Carlos Beltran doesn’t take sick days, not willingly. Do you realize that with Josh Thole on paternity leave, the only Met position players to spend every moment of this season on the active roster are Beltran, Murphy and Scott Hairston? And as evidenced by his “oh, by the way” streak of reaching base in 25 consecutive games, I’d say Carlos is the leading candidate for Met Employee of the Month, no matter where he ends July.
This is who Carlos Beltran has been for the bulk of seven Met seasons, even the two that injuries curtailed into veritable half-years — even during the first one, back when he was still trying to dash to third while carrying the weight of outsized expectations on his shoulders. He didn’t meet them in 2005. He exceeded them in 2006. He stayed ahead of them in 2007 and 2008, for the most part. He did what he could with them as lack of physical well-being dictated in 2009 and 2010.
In 2011, at least now that July 31 is coming into view, the expectation is he’ll be traded [8] sometime in the next eleven days. It’s one of the few expectations I’d prefer Carlos Beltran not meet. He shattered what little was thought in store for him this spring. Beltran was projected to be a part-timer and a fairly gimpy one at that. There’s no gimp in this man. There’s no quit in this man. What concerns me is there will be no Met in this man’s uniform when the Mets come home from Miami, Cincinnati and Washington.
I get it. I understand the financial realities. I see the benefit of getting something in a trade [9] now as opposed to nothing when he leaves later, and I grudgingly accept there is no next year where this team and this increasingly pricey free agent to be are concerned. I also maintain no illusions that even as the Mets scrap and claw, their Wild Card chances are probably too remote for even Lance Berkman to reach on the fly. Beltran 2011 isn’t Reyes 2011 in terms of allocating future resources.

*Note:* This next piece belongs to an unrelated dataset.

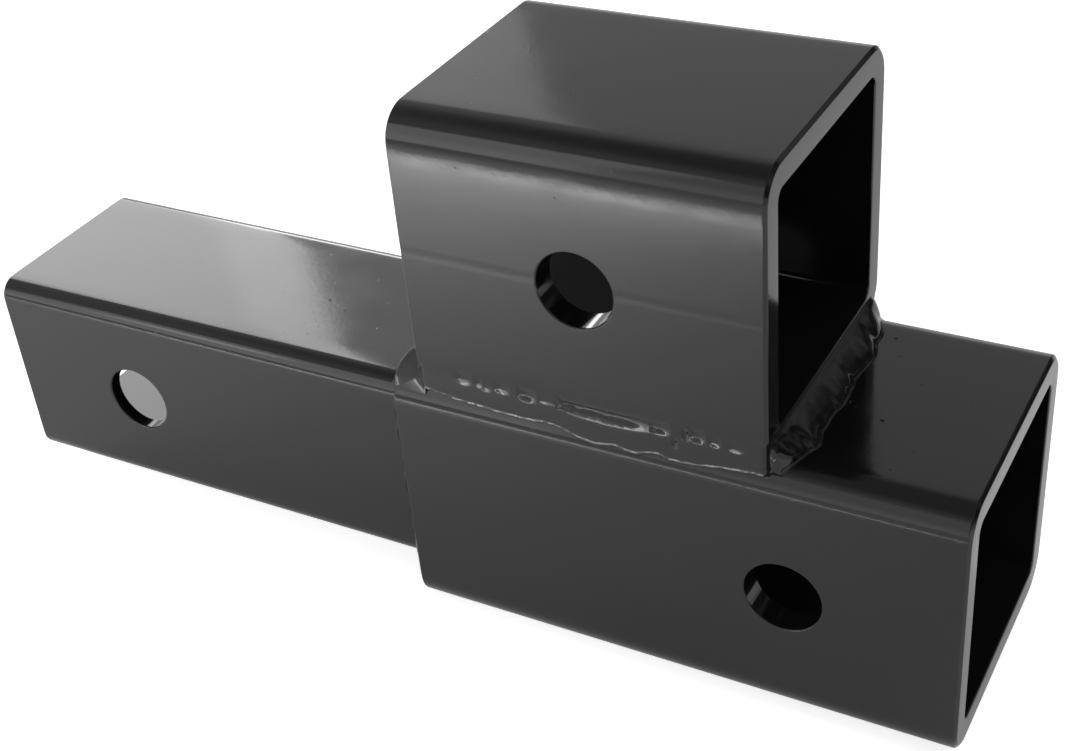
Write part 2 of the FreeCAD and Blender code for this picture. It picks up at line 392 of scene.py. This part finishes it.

But Beltran 2011 is a joy in whatever’s left of the present. And the vision of Beltran in a Mets uniform, putting every one of his five or six tools to brilliant use, just keeps looking better and better in the rearview mirror of the mind. When I summon a mental highlight package of No. 15 for whatever reason I might in the coming years, I’ll make a note to ask the truck to include the night he went for 3-for-3, smacked two doubles, reached base five times and showed no ill effects from the flu he was sweating out during the previous few days. That what Carlos Beltran did on quite likely the second-to-last night I got to see him play in a Mets home uniform.
Why do we count off the days in winter until it’s spring? We do it so we have summer nights like this one, so we can watch players like that one.